***** Data extract *****
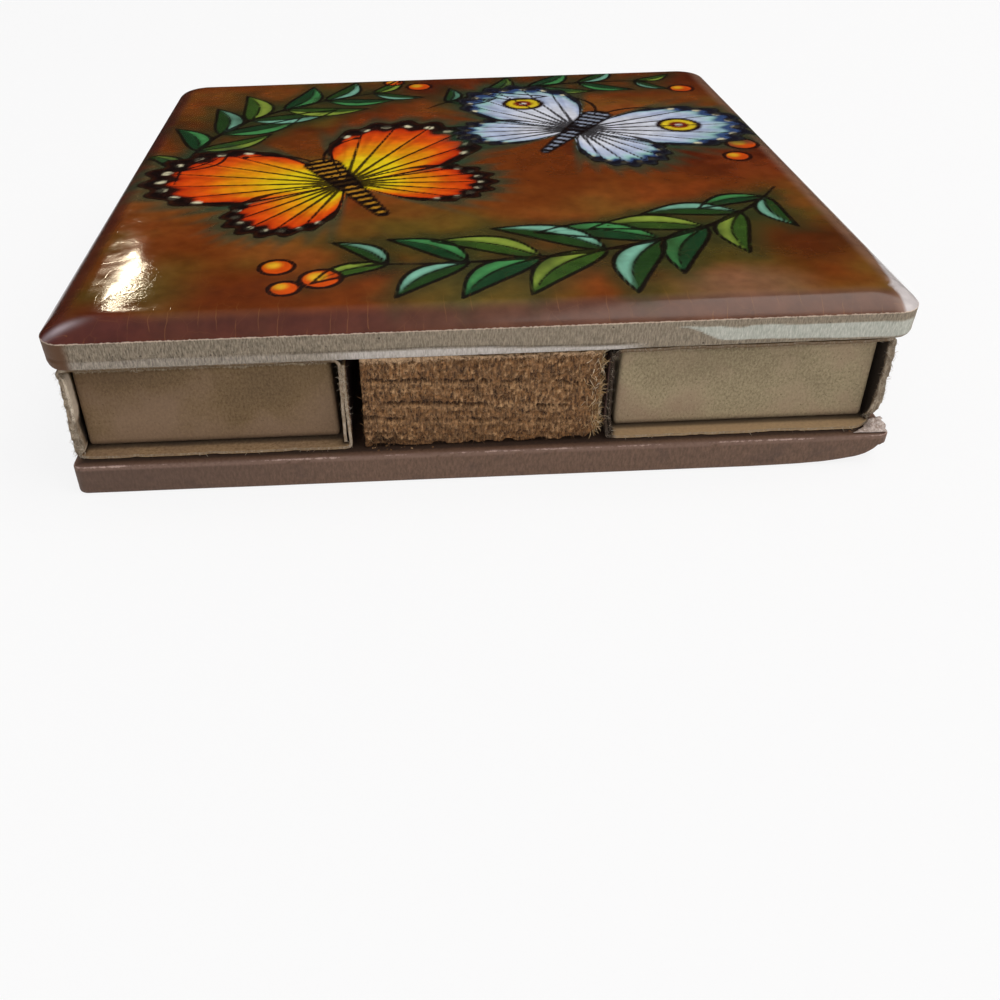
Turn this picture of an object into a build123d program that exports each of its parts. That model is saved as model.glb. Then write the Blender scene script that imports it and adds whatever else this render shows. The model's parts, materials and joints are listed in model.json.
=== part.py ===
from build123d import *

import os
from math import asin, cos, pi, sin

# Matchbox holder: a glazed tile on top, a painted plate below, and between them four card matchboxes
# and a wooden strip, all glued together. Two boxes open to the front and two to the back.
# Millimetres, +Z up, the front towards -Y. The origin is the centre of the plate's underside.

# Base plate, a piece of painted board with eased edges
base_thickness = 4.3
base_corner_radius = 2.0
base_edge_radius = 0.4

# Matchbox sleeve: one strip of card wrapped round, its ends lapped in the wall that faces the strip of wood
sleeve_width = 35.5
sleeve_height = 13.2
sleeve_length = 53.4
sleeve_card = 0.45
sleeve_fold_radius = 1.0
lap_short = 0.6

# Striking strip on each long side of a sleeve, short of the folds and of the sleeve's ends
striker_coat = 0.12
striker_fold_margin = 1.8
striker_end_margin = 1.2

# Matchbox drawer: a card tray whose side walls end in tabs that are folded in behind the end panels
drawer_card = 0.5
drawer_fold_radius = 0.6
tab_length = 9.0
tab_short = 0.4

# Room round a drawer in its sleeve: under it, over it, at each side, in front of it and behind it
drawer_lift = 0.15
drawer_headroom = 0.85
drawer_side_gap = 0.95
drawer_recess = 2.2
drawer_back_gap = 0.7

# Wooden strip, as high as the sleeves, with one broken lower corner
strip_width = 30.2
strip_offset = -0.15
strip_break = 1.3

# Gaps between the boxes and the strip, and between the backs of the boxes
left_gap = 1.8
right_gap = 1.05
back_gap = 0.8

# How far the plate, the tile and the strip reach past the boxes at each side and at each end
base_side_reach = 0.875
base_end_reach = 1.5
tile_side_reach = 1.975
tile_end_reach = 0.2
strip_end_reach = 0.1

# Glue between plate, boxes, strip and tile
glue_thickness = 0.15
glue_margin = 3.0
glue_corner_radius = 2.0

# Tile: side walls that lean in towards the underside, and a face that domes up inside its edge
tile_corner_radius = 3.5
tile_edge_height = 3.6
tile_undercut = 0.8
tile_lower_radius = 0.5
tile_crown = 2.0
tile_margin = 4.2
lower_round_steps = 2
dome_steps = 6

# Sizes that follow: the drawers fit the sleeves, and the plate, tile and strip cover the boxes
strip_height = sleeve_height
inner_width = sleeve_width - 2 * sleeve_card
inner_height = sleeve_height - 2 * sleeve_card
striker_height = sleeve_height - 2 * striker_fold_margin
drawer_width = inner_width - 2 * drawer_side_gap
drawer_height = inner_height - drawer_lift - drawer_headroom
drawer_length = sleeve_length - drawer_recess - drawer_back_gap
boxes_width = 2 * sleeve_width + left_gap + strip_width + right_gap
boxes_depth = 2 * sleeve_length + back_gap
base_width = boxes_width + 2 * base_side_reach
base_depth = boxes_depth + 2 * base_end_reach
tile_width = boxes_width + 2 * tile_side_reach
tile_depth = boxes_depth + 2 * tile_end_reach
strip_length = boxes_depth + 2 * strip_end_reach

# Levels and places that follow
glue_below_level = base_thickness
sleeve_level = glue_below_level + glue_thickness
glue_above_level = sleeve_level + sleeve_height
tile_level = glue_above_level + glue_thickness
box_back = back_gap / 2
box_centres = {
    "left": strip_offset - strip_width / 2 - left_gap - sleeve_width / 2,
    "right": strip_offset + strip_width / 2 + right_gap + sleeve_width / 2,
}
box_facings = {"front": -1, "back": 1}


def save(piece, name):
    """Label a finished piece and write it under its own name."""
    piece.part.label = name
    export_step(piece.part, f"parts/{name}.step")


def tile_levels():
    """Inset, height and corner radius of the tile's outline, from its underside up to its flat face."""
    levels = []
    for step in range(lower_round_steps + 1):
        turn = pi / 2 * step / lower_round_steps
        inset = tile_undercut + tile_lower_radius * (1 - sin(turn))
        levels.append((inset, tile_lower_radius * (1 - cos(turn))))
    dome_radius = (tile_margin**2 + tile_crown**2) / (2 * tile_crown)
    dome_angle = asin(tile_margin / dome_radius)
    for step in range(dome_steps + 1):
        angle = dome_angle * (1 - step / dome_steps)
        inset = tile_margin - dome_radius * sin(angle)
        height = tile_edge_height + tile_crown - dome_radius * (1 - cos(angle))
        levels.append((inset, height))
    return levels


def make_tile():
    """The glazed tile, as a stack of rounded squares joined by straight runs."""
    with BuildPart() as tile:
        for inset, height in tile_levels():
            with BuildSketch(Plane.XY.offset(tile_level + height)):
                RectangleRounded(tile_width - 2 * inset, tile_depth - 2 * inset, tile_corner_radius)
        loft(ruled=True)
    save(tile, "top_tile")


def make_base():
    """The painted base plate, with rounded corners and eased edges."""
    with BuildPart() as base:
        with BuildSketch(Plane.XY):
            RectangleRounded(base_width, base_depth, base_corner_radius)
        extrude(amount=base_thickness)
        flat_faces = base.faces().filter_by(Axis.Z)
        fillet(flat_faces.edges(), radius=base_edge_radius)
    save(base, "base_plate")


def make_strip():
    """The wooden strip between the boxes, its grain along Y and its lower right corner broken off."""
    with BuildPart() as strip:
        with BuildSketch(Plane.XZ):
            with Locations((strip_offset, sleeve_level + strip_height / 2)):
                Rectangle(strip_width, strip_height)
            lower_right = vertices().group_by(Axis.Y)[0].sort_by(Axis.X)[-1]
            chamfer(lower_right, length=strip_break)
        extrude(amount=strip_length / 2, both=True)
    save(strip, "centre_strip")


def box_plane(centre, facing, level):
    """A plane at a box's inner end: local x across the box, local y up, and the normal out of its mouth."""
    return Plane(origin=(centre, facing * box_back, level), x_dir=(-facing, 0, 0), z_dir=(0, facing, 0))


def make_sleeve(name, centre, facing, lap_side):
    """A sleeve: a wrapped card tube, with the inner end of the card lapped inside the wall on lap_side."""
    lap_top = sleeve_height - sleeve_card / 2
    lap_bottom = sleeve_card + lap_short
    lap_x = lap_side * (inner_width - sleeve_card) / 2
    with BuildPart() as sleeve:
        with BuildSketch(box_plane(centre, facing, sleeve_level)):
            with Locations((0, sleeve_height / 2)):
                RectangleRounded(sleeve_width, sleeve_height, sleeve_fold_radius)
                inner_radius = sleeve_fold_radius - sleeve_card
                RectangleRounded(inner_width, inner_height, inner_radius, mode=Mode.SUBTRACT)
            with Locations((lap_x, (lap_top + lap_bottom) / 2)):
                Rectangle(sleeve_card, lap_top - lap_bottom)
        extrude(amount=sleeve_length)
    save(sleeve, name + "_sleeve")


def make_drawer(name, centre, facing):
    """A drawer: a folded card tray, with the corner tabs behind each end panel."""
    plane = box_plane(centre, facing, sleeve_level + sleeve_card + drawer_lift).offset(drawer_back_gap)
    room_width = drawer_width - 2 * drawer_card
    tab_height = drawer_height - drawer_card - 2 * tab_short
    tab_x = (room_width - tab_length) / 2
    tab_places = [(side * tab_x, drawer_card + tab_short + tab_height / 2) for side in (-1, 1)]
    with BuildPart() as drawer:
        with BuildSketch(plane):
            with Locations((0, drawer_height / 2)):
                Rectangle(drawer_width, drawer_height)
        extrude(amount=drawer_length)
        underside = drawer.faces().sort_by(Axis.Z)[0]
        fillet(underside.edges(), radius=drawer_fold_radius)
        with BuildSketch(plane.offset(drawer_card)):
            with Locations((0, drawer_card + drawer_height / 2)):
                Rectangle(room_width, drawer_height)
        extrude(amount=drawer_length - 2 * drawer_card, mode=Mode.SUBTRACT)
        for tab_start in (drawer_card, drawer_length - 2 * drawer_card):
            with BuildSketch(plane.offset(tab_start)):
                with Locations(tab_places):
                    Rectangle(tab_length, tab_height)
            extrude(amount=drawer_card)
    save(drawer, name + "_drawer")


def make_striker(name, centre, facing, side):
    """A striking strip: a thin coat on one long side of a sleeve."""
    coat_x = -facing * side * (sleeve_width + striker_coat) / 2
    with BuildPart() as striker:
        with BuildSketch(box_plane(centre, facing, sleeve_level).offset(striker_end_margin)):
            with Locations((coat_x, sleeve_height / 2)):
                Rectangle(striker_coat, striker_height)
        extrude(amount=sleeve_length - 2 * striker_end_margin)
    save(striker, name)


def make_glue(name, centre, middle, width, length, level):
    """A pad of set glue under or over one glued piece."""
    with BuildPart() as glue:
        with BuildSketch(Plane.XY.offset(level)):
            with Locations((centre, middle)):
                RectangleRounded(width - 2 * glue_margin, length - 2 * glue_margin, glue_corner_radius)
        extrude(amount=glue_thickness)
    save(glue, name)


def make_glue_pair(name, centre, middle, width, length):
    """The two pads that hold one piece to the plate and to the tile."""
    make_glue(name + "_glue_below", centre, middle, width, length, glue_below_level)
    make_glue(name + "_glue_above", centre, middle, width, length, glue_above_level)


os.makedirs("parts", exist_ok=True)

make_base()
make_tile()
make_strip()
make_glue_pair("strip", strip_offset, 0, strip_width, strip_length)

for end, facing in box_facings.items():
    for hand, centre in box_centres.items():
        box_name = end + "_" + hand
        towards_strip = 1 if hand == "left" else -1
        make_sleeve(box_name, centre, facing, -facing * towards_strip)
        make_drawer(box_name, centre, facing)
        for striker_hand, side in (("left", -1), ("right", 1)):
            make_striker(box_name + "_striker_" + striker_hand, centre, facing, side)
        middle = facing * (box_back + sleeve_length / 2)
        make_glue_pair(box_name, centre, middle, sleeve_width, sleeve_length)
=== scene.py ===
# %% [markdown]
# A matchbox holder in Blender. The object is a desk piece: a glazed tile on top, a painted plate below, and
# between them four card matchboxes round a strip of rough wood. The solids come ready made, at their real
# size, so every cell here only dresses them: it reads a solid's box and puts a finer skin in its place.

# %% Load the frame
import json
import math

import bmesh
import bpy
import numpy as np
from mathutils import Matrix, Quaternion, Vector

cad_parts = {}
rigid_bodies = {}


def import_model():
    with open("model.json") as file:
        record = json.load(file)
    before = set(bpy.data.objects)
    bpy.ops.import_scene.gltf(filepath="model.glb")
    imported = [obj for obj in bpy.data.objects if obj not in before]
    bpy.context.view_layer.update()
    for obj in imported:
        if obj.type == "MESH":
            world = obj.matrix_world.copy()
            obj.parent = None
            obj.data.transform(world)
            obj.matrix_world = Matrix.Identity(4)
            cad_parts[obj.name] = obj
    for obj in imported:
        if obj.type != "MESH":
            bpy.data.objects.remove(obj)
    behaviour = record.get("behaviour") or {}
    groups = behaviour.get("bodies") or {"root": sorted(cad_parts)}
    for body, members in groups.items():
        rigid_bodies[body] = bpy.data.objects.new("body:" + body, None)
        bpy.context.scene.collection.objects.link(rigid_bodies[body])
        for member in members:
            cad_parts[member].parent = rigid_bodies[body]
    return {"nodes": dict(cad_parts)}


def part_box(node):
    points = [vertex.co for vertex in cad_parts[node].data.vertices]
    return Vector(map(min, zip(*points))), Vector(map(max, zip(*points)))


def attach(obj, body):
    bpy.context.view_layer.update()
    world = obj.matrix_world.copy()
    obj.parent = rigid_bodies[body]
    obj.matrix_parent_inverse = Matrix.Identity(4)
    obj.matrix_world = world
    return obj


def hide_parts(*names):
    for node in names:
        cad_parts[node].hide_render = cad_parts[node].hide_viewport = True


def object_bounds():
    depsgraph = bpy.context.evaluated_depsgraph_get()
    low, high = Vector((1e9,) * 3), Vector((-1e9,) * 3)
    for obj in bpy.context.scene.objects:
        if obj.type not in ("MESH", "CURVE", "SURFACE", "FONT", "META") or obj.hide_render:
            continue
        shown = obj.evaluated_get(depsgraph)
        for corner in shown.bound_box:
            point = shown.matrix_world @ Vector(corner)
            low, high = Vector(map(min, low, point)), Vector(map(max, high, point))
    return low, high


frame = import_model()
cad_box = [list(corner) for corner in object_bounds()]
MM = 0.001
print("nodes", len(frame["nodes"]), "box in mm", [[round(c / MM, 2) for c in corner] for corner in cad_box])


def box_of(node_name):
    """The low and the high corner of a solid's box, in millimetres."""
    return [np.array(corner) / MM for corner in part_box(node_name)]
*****
The request — Take the listing above and repeat exactly the lines from the one containing "save(glue, name)" through the one containing "before = set(bpy.data.objects)", both included.

Solution —
    save(glue, name)


def make_glue_pair(name, centre, middle, width, length):
    """The two pads that hold one piece to the plate and to the tile."""
    make_glue(name + "_glue_below", centre, middle, width, length, glue_below_level)
    make_glue(name + "_glue_above", centre, middle, width, length, glue_above_level)


os.makedirs("parts", exist_ok=True)

make_base()
make_tile()
make_strip()
make_glue_pair("strip", strip_offset, 0, strip_width, strip_length)

for end, facing in box_facings.items():
    for hand, centre in box_centres.items():
        box_name = end + "_" + hand
        towards_strip = 1 if hand == "left" else -1
        make_sleeve(box_name, centre, facing, -facing * towards_strip)
        make_drawer(box_name, centre, facing)
        for striker_hand, side in (("left", -1), ("right", 1)):
            make_striker(box_name + "_striker_" + striker_hand, centre, facing, side)
        middle = facing * (box_back + sleeve_length / 2)
        make_glue_pair(box_name, centre, middle, sleeve_width, sleeve_length)
=== scene.py ===
# %% [markdown]
# A matchbox holder in Blender. The object is a desk piece: a glazed tile on top, a painted plate below, and
# between them four card matchboxes round a strip of rough wood. The solids come ready made, at their real
# size, so every cell here only dresses them: it reads a solid's box and puts a finer skin in its place.

# %% Load the frame
import json
import math

import bmesh
import bpy
import numpy as np
from mathutils import Matrix, Quaternion, Vector

cad_parts = {}
rigid_bodies = {}


def import_model():
    with open("model.json") as file:
        record = json.load(file)
    before = set(bpy.data.objects)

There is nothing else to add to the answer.